— begin Exercise materials —
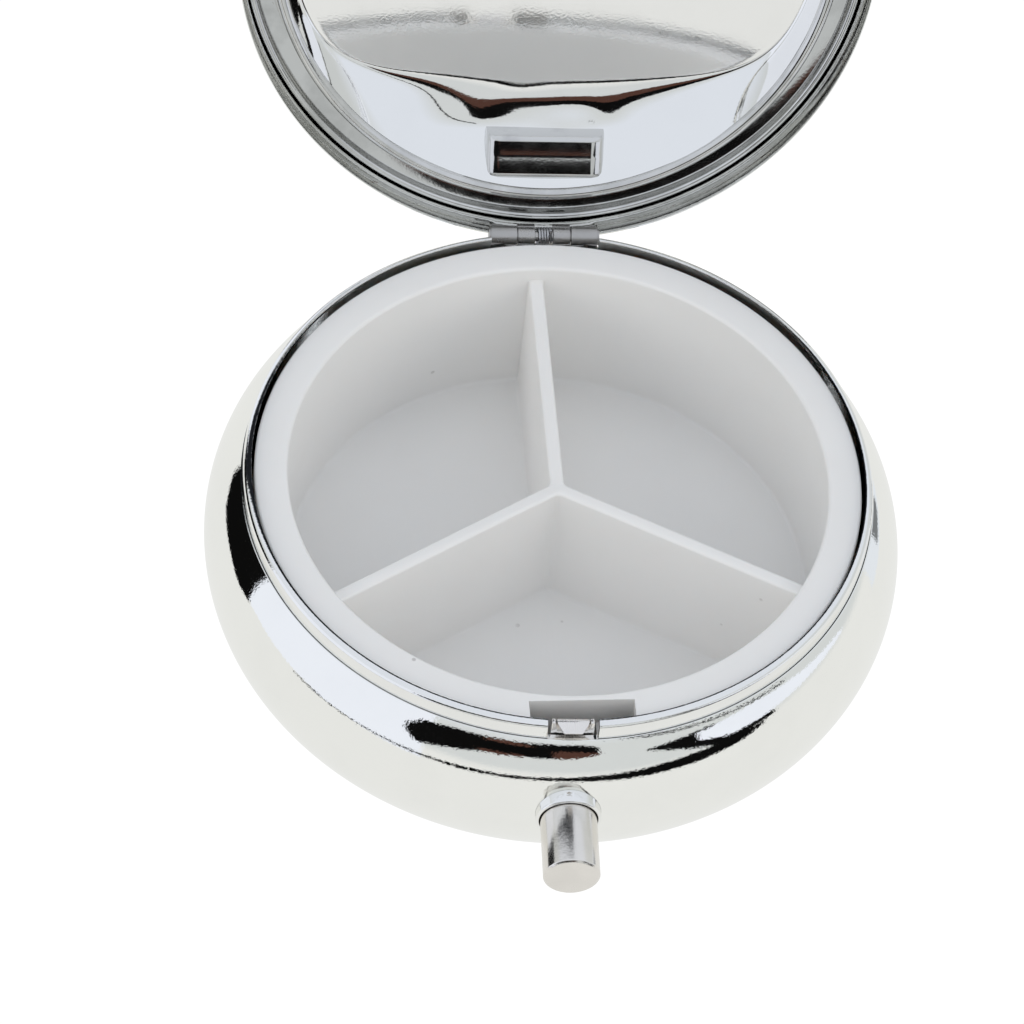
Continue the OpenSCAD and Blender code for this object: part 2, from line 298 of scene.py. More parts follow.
— end Exercise materials —
— begin Exercise materials —
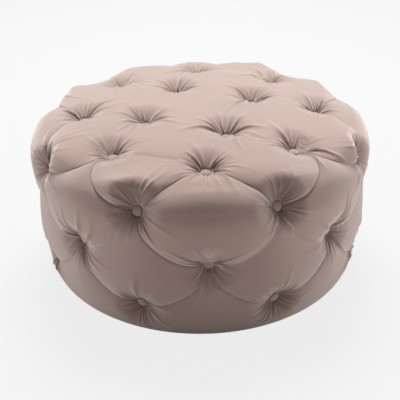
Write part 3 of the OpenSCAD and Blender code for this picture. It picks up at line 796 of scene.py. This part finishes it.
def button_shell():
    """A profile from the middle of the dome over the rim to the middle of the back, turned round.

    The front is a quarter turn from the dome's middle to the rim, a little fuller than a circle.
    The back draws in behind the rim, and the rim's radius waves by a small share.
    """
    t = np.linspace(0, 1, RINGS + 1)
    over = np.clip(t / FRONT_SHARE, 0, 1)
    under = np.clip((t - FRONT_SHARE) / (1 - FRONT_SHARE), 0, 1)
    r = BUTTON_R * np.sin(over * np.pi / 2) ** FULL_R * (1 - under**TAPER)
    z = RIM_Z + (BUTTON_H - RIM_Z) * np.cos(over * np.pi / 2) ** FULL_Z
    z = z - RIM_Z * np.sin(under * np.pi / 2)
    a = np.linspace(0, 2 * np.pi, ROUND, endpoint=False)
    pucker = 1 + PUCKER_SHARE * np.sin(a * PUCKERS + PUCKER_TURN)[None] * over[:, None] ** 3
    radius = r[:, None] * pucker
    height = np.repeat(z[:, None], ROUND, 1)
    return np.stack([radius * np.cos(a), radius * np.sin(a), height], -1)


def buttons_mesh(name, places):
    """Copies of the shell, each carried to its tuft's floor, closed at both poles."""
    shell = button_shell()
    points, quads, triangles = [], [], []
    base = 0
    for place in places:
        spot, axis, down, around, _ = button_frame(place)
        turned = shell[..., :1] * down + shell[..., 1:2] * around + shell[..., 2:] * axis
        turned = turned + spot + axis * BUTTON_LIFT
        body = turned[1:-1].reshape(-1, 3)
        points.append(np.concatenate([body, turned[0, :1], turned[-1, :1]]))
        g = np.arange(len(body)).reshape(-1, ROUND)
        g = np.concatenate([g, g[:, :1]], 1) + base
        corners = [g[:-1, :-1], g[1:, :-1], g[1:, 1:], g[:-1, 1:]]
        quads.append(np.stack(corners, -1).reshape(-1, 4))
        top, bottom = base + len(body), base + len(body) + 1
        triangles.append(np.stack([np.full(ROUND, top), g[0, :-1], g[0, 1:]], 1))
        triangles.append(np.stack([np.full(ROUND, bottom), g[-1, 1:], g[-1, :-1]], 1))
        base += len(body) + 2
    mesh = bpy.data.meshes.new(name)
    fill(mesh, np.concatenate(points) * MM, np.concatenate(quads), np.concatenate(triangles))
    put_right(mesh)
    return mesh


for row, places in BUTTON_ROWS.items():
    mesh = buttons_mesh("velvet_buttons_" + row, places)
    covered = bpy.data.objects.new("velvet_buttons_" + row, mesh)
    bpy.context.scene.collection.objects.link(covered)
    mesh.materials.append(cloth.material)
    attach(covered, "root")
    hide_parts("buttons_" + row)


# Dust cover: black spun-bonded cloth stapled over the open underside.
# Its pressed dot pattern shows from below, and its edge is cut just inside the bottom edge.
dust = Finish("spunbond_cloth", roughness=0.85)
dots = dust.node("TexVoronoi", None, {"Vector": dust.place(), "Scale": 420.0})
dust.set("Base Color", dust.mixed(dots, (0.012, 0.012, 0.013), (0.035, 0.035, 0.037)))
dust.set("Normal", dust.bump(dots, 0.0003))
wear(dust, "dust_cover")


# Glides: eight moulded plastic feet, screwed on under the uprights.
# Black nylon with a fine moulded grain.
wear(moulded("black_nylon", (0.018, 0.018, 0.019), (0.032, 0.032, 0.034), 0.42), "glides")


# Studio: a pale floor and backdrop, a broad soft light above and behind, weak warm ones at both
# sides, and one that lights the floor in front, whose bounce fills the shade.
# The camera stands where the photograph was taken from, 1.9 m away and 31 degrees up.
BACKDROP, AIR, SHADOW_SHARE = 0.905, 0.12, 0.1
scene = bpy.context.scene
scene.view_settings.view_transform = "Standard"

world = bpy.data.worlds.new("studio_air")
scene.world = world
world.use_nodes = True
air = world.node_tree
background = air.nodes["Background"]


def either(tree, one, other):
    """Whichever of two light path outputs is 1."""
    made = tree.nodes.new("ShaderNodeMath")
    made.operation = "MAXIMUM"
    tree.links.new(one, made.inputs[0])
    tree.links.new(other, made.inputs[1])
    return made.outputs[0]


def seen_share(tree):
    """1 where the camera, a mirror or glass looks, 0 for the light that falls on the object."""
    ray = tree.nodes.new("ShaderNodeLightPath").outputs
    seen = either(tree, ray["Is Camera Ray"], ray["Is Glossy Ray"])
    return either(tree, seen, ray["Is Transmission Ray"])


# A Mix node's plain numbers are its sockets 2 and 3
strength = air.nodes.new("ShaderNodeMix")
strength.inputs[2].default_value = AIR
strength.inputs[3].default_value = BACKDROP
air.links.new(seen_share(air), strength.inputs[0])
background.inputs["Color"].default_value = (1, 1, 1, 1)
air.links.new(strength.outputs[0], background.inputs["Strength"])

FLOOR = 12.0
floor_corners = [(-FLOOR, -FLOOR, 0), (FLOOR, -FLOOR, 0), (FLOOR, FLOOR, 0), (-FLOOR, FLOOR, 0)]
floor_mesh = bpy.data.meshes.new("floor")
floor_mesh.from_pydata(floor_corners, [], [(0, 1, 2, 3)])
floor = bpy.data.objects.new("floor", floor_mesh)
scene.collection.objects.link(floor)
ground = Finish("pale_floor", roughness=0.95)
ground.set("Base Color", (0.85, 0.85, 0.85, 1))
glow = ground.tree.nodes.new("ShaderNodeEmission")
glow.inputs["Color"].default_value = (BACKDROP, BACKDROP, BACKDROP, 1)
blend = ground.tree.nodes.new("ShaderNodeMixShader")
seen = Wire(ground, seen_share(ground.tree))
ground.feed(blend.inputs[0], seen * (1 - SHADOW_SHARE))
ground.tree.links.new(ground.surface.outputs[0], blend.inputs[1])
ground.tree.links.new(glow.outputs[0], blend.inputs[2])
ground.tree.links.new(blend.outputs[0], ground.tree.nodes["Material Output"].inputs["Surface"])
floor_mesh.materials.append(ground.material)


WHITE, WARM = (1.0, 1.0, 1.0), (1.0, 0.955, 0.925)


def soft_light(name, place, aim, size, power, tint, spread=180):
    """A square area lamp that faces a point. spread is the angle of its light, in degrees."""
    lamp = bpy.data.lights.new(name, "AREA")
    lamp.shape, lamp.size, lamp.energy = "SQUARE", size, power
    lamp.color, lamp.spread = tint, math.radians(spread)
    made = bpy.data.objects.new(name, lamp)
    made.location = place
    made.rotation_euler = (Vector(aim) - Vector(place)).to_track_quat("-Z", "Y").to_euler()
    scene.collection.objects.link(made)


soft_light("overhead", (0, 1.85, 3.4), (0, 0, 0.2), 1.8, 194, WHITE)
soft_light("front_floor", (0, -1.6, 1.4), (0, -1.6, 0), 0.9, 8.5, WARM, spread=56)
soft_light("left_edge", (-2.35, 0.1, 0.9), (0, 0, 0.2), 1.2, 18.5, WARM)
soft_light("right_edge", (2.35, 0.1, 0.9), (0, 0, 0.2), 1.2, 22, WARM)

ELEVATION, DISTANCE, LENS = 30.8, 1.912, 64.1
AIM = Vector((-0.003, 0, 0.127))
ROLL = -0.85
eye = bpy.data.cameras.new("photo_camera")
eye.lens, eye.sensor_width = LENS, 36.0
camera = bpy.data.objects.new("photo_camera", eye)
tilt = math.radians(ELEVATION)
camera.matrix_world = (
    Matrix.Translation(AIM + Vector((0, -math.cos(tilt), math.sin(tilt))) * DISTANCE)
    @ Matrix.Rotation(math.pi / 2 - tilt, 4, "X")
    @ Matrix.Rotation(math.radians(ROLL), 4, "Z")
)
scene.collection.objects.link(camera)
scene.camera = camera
— end Exercise materials —
(Job):
Only the lines from the one containing "Write part 3" through the one containing "back, turned round." are to be extracted, exactly as they appear, with both ends included.

(Exercise response):
Write part 3 of the OpenSCAD and Blender code for this picture. It picks up at line 796 of scene.py. This part finishes it.
def button_shell():
    """A profile from the middle of the dome over the rim to the middle of the back, turned round.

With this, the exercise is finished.